Quassa was ordered to repay $36,000 to NTI, and he claims he has done that.
"I don't think about that anymore," he said. However, $13,000 of that money, withdrawn from bank machines around Canada, has never been accounted for.
Quassa has spoken openly about his drinking problems before.
In 1999, following his NTI victory, he told a crowd gathered at the Cadet Hall that while he had battled alcohol for years, he was now clean and sober.
Today, he admits that was not the truth.
"I've always been living in denial," he said. "Even in the past when I wanted to change, I don't think I've ever really changed inside me."
During the NTI credit card scandal in 2000 when rumours began swirling about his drug use, sympathetic people in the community wondered whether Quassa -- an Inuit man who grew up on the land and never knew riches or power -- was simply faltering in a modern world that he was not savvy enough to handle.
Quassa totally dismisses that idea.
Born in an iglu in Iglulik, he lived a traditional lifestyle that he is extremely proud of today.
"My generation is probably the last that experienced a real nomadic life," he said. "We travelled from one camp to another. I'm always so proud to say I was born in an iglu."
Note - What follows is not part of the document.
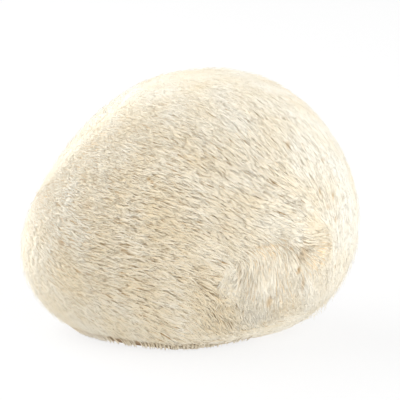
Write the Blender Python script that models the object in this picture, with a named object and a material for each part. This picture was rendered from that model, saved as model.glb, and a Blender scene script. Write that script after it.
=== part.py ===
"""A fresh lion's mane mushroom, resting on the flat face where it was cut from the wood.

It grew as one piece, so it is one closed solid: a lobed ball of flesh, cut level underneath, whose
whole skin is drawn out into leaning spines. All of them trail the way gravity pulled while it grew.

Metres, +Z up, +X to the right and +Y away from the viewer. The origin is the middle of the cut.
A place on the skin is named by two angles seen from the ball's middle: azimuth, 0 at the front (-Y)
and 90 at the right (+X), and elevation above the level.
"""

import math

import bmesh
import bpy
import numpy as np
from mathutils.bvhtree import BVHTree

# ---- driving dimensions ----------------------------------------------------------------------
HALF_WIDTH = 0.0655          # plain ball before its lobes, along X
HALF_DEPTH = 0.0605          # along Y
HALF_HEIGHT = 0.0570         # along Z
MIDDLE = np.array([0.011, 0.003, 0.050])   # its height is how far the middle stands above the cut
FULLNESS = 2.15              # power of the ball's equation: 2 is an ellipsoid, more is boxier

SPINE_COUNT = 3300           # before the cut takes away those underneath
SPINE_LIFT = 0.0064          # how far a tip stands above the skin it grows from
SPINE_TRAIL_OLD = 0.0070     # how far a tip trails at the top of the growth, where spines are short
SPINE_TRAIL_YOUNG = 0.0115   # and at its lower end, where they hang longest
RIM_LIFT = 0.3               # share of the lift that is left at the cut, where they are pressed flat
RIM_HEIGHT = 0.014           # up to this height above the cut
TIP_CLEARANCE = 0.0006       # the lowest tips stay this far above the cut
ROOT_JITTER = 0.14           # how far a root strays from even spacing, as a share of that spacing
SHORTEST_TRAIL = 0.82        # of the trail at its place, for the least trailing spine
LOWEST_TIP = 0.985           # of the radius at its place, for the lowest tip
DRAWN_BACK = 0.8             # share of its reach that a spine keeps when it meets another
ROUNDS = 12                  # at most this many rounds of drawing back
SEED = 11

# Direction of gravity while it grew: the mushroom now lies turned, with its old top to the left.
GROWTH_DOWN = np.array([0.86, -0.14, -0.50])

# Swells (+) and hollows (-): name, azimuth, elevation, height as a share of the radius, angular reach.
LOBES = [
    ("right belly", 90, -15, 0.090, 34),
    ("right shoulder", 90, 25, 0.020, 34),
    ("right crown", 90, 62, 0.070, 34),
    ("left slope", -90, 25, -0.162, 34),
    ("left shoulder", -90, 54, -0.055, 18),
    ("left belly", -90, -15, 0.110, 34),
    ("left underside", -90, -42, 0.040, 26),
    ("right underside", 90, -40, 0.012, 18),
    ("under the curtain", 44, -52, -0.030, 14),
    ("front foot", -8, -52, 0.035, 20),
    ("front left swell", -42, -12, 0.020, 24),
    ("front brow", -5, 25, 0.020, 24),
    ("curtain", 31, -28, 0.040, 14),
    ("pit in the curtain", 34, -23, -0.010, 3),
    ("pucker", 48, -8, -0.030, 6),
    ("groove under the pucker", 50, -18, -0.020, 6),
    ("parting above the pucker", 52, 5, -0.030, 8),
    ("parting at the flank", 55, 20, -0.025, 9),
    ("parting at the shoulder", 62, 38, -0.020, 10),
    ("back right swell", 135, -5, 0.035, 28),
    ("back brow", 170, 32, 0.030, 26),
    ("back hollow", 195, -5, -0.030, 18),
    ("back left swell", 232, -8, 0.045, 26),
]

# Local ways that the coat is combed: name, azimuth, elevation, angular reach, strength, direction.
COMBED = [
    ("across the left cheek", -45, 8, 30, 3.5, (0.98, -0.2, -0.08)),
    ("level over the cheek", -42, -8, 16, 2.0, (0.98, -0.2, 0.0)),
    ("round the left rim", -100, 25, 35, 2.5, (0.7, -0.6, 0.3)),
    ("down the upper left", -45, 26, 16, 1.0, (0.5, -0.4, -0.7)),
    ("over the brow", -5, 64, 22, 1.0, (0.6, -0.4, -0.7)),
    ("over the right of the crown", 46, 54, 20, 1.8, (0.4, -0.3, -0.9)),
    ("down the right flank", 76, 10, 20, 3.0, (-0.2, -0.1, -1.0)),
    ("level, into the parting", 40, 12, 12, 2.2, (1.0, 0.2, -0.15)),
    ("up beside the pucker", 52, 0, 6, 3.0, (1.0, 0.2, 0.5)),
    ("down the curtain", 31, -9.5, 4.9, 200.0, (-0.1, 0.3, -1.0)),
    ("down the left side of the curtain", 22, -11, 3.6, 100.0, (-0.6, 0.1, -1.0)),
    ("down the right side of the curtain", 40, -10, 3.6, 100.0, (0.45, 0.4, -1.0)),
    ("down the low part of the curtain", 31, -21, 8, 4.0, (0.0, 0.3, -1.0)),
    ("down to the left of the curtain", 12, -32, 12, 1.4, (0.0, -0.3, -1.0)),
    ("round the lower right", 62, -17, 11, 1.6, (0.1, 0.3, -1.0)),
    ("down to the cut on the left", -60, -46, 18, 3.0, (0.4, -0.1, -1.0)),
    ("down to the cut at the front", -28, -50, 14, 3.0, (0.1, -0.3, -1.0)),
]


# ---- the ball and its lobes ------------------------------------------------------------------
def unit(vectors):
    """Each row divided by its own length."""
    return vectors / np.linalg.norm(vectors, axis=-1, keepdims=True)


def bearing(azimuth, elevation):
    """The unit vector that points from the middle to a place given by its two angles."""
    a = math.radians(azimuth)
    e = math.radians(elevation)
    return np.array([math.sin(a) * math.cos(e), -math.cos(a) * math.cos(e), math.sin(e)])


def nearness(directions, azimuth, elevation, reach):
    """1 at the named place, falling as a bell curve with the angle from it."""
    cosine = np.clip(directions @ bearing(azimuth, elevation), -1.0, 1.0)
    return np.exp(-(np.degrees(np.arccos(cosine)) / reach) ** 2)


def radius(directions):
    """Distance from the middle to the spine tips: a superellipsoid times one plus its lobes."""
    half = np.array([HALF_WIDTH, HALF_DEPTH, HALF_HEIGHT])
    ball = (np.abs(directions / half) ** FULLNESS).sum(axis=1) ** (-1.0 / FULLNESS)
    swell = np.ones(len(directions))
    for _, azimuth, elevation, height, reach in LOBES:
        swell += height * nearness(directions, azimuth, elevation, reach)
    return ball * swell


def tips_surface(directions):
    """The points of the outermost surface, which the spine tips reach."""
    return MIDDLE + directions * radius(directions)[:, None]


def lift_at(points):
    """How deep the skin lies below the tips: the full lift, less near the cut."""
    share = np.clip(points[:, 2] / RIM_HEIGHT, 0.0, 1.0)
    share = share * share * (3.0 - 2.0 * share)
    return SPINE_LIFT * (RIM_LIFT + (1.0 - RIM_LIFT) * share)


def skin_surface(directions):
    """The points where the spines have their roots, a lift below the tips."""
    tips = tips_surface(directions)
    return tips - directions * lift_at(tips)[:, None]


def sunflower(count, generator):
    """Unit vectors spread evenly over a ball by the golden angle, each moved a little at random."""
    index = np.arange(count) + 0.5
    polar = np.arccos(1.0 - 2.0 * index / count)
    turn = math.pi * (1.0 + math.sqrt(5.0)) * index
    points = np.stack([np.cos(turn) * np.sin(polar), np.sin(turn) * np.sin(polar), np.cos(polar)], axis=1)
    spacing = math.sqrt(4.0 * math.pi / count)
    return unit(points + generator.normal(0.0, ROOT_JITTER * spacing, points.shape))


# ---- the way that the spines lie ---------------------------------------------------------------
def combing(directions):
    """The way down while it grew, changed near each named place, at every one of the directions."""
    way = np.tile(GROWTH_DOWN, (len(directions), 1))
    for _, azimuth, elevation, reach, strength, local in COMBED:
        share = strength * nearness(directions, azimuth, elevation, reach)
        way += share[:, None] * unit(np.array(local))
    return unit(way)


def spine_tips(roots, generator):
    """Where each spine ends: downstream of its root along the skin, out at the tips' surface."""
    directions = unit(roots - MIDDLE)
    way = combing(directions)
    along = unit(way - directions * (way * directions).sum(axis=1)[:, None])
    youth = 0.5 + 0.5 * directions @ unit(GROWTH_DOWN)
    trail = SPINE_TRAIL_OLD + (SPINE_TRAIL_YOUNG - SPINE_TRAIL_OLD) * youth
    trail *= generator.uniform(SHORTEST_TRAIL, 1.0, len(roots))
    ends = unit(roots + along * trail[:, None] - MIDDLE)
    tips = MIDDLE + ends * (radius(ends) * generator.uniform(LOWEST_TIP, 1.0, len(roots)))[:, None]
    reach = tips - roots
    room = roots[:, 2] - TIP_CLEARANCE
    share = np.where(-reach[:, 2] > room, np.maximum(room, 0.0) / np.maximum(-reach[:, 2], 1e-9), 1.0)
    return roots + reach * share[:, None]


# ---- the solid -----------------------------------------------------------------------------------
def cut_ball(generator):
    """The bare skin as a closed triangle mesh, cut level at the floor. Also its side faces."""
    bm = bmesh.new()
    points = sunflower(SPINE_COUNT // 2, generator)
    for point in points:
        bm.verts.new(point)
    bmesh.ops.convex_hull(bm, input=bm.verts)
    bm.verts.ensure_lookup_table()
    places = skin_surface(np.array([vert.co for vert in bm.verts]))
    for vert, place in zip(bm.verts, places):
        vert.co = place
    whole = bm.verts[:] + bm.edges[:] + bm.faces[:]
    bmesh.ops.bisect_plane(
        bm, geom=whole, dist=1e-6, plane_co=(0.0, 0.0, 0.0), plane_no=(0.0, 0.0, -1.0), clear_outer=True
    )
    sides = bm.faces[:]
    rim = [edge for edge in bm.edges if edge.is_boundary]
    bmesh.ops.edgeloop_fill(bm, edges=rim)
    bmesh.ops.recalc_face_normals(bm, faces=bm.faces)
    return bm, sides


def crossing_spines(bm, spines):
    """The spines whose faces cut through a face that they share no corner with."""
    bm.faces.index_update()
    tree = BVHTree.FromBMesh(bm)
    faces = bm.faces[:]
    corners = [set(face.verts) for face in faces]
    found = set()
    for first, second in tree.overlap(tree):
        if first < second and not corners[first] & corners[second]:
            found |= (corners[first] | corners[second]) & spines
    return found


def grow_spines(bm, sides, generator):
    """Raises every side face into a leaning pyramid, and draws back those that meet another."""
    raised = bmesh.ops.poke(bm, faces=sides)["verts"]
    roots = np.array([vert.co for vert in raised])
    tips = spine_tips(roots, generator)
    for vert, tip in zip(raised, tips):
        vert.co = tip
    root_of = dict(zip(raised, roots))
    spines = set(raised)
    for _ in range(ROUNDS):
        bm.faces.ensure_lookup_table()
        crossing = crossing_spines(bm, spines)
        if not crossing:
            break
        for vert in crossing:
            root = root_of[vert]
            vert.co = root + DRAWN_BACK * (np.array(vert.co) - root)
    return len(crossing)


def flesh_material():
    """Cream-white flesh, matt and a little warm."""
    material = bpy.data.materials.new("cream_flesh")
    material.use_nodes = True
    shader = material.node_tree.nodes["Principled BSDF"]
    shader.inputs["Base Color"].default_value = (0.84, 0.76, 0.61, 1.0)
    shader.inputs["Roughness"].default_value = 0.75
    shader.inputs["Metallic"].default_value = 0.0
    return material


def fruiting_body():
    """The whole mushroom as one named object."""
    generator = np.random.default_rng(SEED)
    bm, sides = cut_ball(generator)
    left_crossing = grow_spines(bm, sides, generator)
    mesh = bpy.data.meshes.new("fruiting_body")
    bm.to_mesh(mesh)
    bm.free()
    mesh.materials.append(flesh_material())
    body = bpy.data.objects.new("fruiting_body", mesh)
    bpy.context.scene.collection.objects.link(body)
    mesh.calc_loop_triangles()
    low = np.min([vert.co for vert in mesh.vertices], axis=0)
    high = np.max([vert.co for vert in mesh.vertices], axis=0)
    print("fruiting_body:", len(mesh.loop_triangles), "triangles,", left_crossing, "spines still cross")
    print("size in mm:", np.round((high - low) * 1000.0, 1))
    return body


for old in list(bpy.data.objects):
    bpy.data.objects.remove(old)
fruiting_body()
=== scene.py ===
# %% [markdown]
# # A lion's mane mushroom, spine by spine
#
# The subject is one fresh lion's mane mushroom, 140 mm across, resting on the flat place where it was
# cut off. It is a lobed ball of firm white flesh that has no cap and no gills: its whole skin hangs
# with soft spines, less than a millimetre thick. They trailed straight down while it grew. Since then
# it was picked and laid on its side, so nearly all of them now run from the upper left to the lower
# right, and down the right edge they stand almost upright.
#
# The lesson is how to build a coat of more than a hundred thousand separate spines without hair
# particles: each spine is a slim spindle worked out with numpy, and all the spindles of one region
# are joined in one mesh.

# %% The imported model
import math

import bpy
import numpy as np
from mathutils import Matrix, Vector


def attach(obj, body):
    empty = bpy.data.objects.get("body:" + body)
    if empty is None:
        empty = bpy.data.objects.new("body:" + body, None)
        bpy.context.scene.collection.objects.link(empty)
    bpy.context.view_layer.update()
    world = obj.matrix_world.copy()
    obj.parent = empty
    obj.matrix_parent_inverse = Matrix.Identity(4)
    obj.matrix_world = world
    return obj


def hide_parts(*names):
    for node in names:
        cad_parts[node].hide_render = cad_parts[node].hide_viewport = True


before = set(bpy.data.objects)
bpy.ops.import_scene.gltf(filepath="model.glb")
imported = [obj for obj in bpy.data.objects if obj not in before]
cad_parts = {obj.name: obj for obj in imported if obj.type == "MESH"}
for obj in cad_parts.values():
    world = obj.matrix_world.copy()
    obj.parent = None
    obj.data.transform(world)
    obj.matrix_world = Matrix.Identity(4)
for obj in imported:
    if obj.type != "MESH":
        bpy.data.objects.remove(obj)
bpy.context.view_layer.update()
SEED = 20
rng = np.random.default_rng(SEED)

# %% [markdown]
# ## The ball
#
# The head is nearly an ellipsoid, but no real one is even: this one is flat on its upper left, full
# low on both sides, and has a small hanging curtain at the lower right with a pucker beside it. A form
# like that is easiest as a radius: for every direction from the middle, how far away are the spine
# tips? A superellipsoid gives the plain ball, and each swell or hollow multiplies it by one plus a
# bell curve of the angle from a named place. The numbers are those of the solid, in metres.

# %% The radius of the coat in every direction
HALF_SIZES = np.array([0.0655, 0.0605, 0.0570])
MIDDLE = np.array([0.011, 0.003, 0.050])
FULLNESS = 2.15

# name: azimuth (0 at the front, 90 at the right), elevation, height as a share of the radius, reach
LOBES = {
    "right belly": (90, -15, 0.090, 34),
    "right shoulder": (90, 25, 0.020, 34),
    "right crown": (90, 62, 0.070, 34),
    "left slope": (-90, 25, -0.162, 34),
    "left shoulder": (-90, 54, -0.055, 18),
    "left belly": (-90, -15, 0.110, 34),
    "left underside": (-90, -42, 0.040, 26),
    "right underside": (90, -40, 0.012, 18),
    "under the curtain": (44, -52, -0.030, 14),
    "front foot": (-8, -52, 0.035, 20),
    "front left swell": (-42, -12, 0.020, 24),
    "front brow": (-5, 25, 0.020, 24),
    "curtain": (31, -28, 0.040, 14),
    "pit in the curtain": (34, -23, -0.010, 3),
    "pucker": (48, -8, -0.030, 6),
    "groove under the pucker": (50, -18, -0.020, 6),
    "parting above the pucker": (52, 5, -0.030, 8),
    "parting at the flank": (55, 20, -0.025, 9),
    "parting at the shoulder": (62, 38, -0.020, 10),
    "back right swell": (135, -5, 0.035, 28),
    "back brow": (170, 32, 0.030, 26),
    "back hollow": (195, -5, -0.030, 18),
    "back left swell": (232, -8, 0.045, 26),
}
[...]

But Quassa stresses that his traditional upbringing did not leave him ill prepared for the modern world he entered first as a CBC journalist in the 1970s, and later dominated as a political figure.
His resume reads like the story of the birth of Nunavut itself.
Even his troubles ring eerily similar to the social ills that continue to plague Nunavut.
Educated at schools in Chesterfield Inlet and Ottawa, Quassa joined Inuit Tapirisat of Canada (ITC) in the 1970s, and was a member of Tunngavik Federation of Nunavut (TFN) in the 1980s.
"I was there when ITC brought out the first Nunavut proposal which was withdrawn in 1976," he recalled.
Back then he was working with John Amagoalik, considered by many to be one of the "Fathers of Nunavut."
By 1989, Quassa was chief negotiator for TFN.
"My goal was to become a leader of Inuit," he said. "I have reached that goal. I am very proud of that. But I am not proud of what I have been hiding for so many years.
"Alcohol is something I cannot control. It has always brought me down. It wasn't the job or the stress. Not at all. It was always my substance abuse that brought me down."
As a central figure in the Nunavut Land Claims agreement signed in 1993, Quassa is seen in widely published photographs seated next to Prime Minister Brian Mulroney as chief negotiator for Nunavut.
With that big toothy smile, smooth voice, excellent command of English and Inuktitut, and his striking face, it was hard for people to resist Quassa, even when he admitted he had alcohol problems. People voted for him, sincerely wanting him to succeed.
But underneath it all, Quassa was fighting a private battle with alcohol and drugs which he says today was spurred by inner turmoil over having been sexually abused at residential school.
"I've seen myself go down because of substance abuse. I always have," he said.
"I have to admit all these things right from my heart," he said. "I'm half a century old now. I doubt I'm going to live for another half century. I've got to make the best of my life. I've got to be totally open, totally truthful."
Quassa talked about several times in his life when he was close to death, like the time he went hunting for seal and got caught in strong waves out on Frobisher Bay.
He told the story of spending a night in his boat to illustrate that despite all odds, he is a survivor.
"I am still alive because I believe I still have a purpose," he said.
"I am proud to say I have been part of the evolution of Nunavut. It is something I have always believed in, even with all the turmoil I have gone through in my life."
From the credit card scandal to his recent drunk driving conviction, Quassa says it is "all done and finished, I am glad to say. I don't think about those things anymore. All these things have been dealt with. No more debts," he said with a big smile.